I just had one. What about this:
"You gain a +2 bonus to caster level for enchantment spells. This increase in caster level only applies for the purposes of determining the spell's duration. This bonus increases by +1 for every 5 class levels you possess, to a maximum of +6 at 20th level."

Pneumonica |
The divination special ability is far too powerful in comparison to all the other ones. It takes a 10 level prestige class now to get that ability; see Divine Oracle in Complete Divine (p.34-36).
The fact that some abilities occur at given levels in given classes doesn't mean that it's powered to that level. Evasion and Uncanny Dodge occur at all different levels.

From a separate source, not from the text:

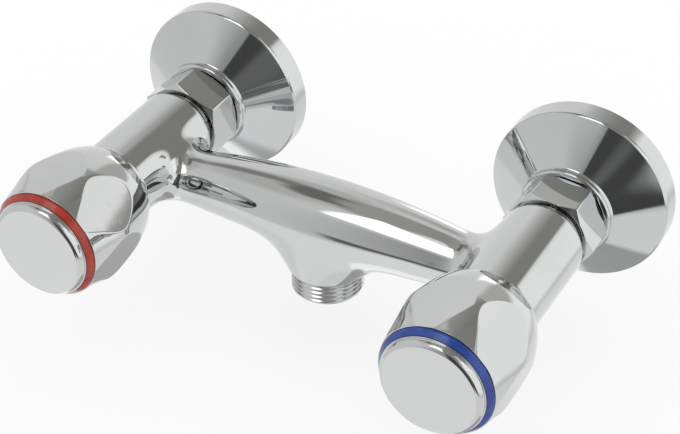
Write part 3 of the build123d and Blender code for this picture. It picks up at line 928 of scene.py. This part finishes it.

I don't actually find it overwhelming - you're still starting the combat flat-footed, and you only act in the surprise round if there is a surprise round. You're getting less than you would if you'd succeeded at the Perception roll to spot the ambush in the first place. The ability to ignore flat-footed is vastly more powerful (and appropriately placed in the progression as well).
It's great, yeah, and I'd love to have it, but it doesn't throw the balance anywhere off. Personally, I'm happy that Diviners are no longer getting the shaft. I would love to see Divination restored to being something other than the bastard stepchild of the schools of magic.
As for Enchantment, it definitely needs an upgrade. Perhaps give Enchanters the Elvish "everybody likes me" ability and give elves the "boost to Charisma skills" ability?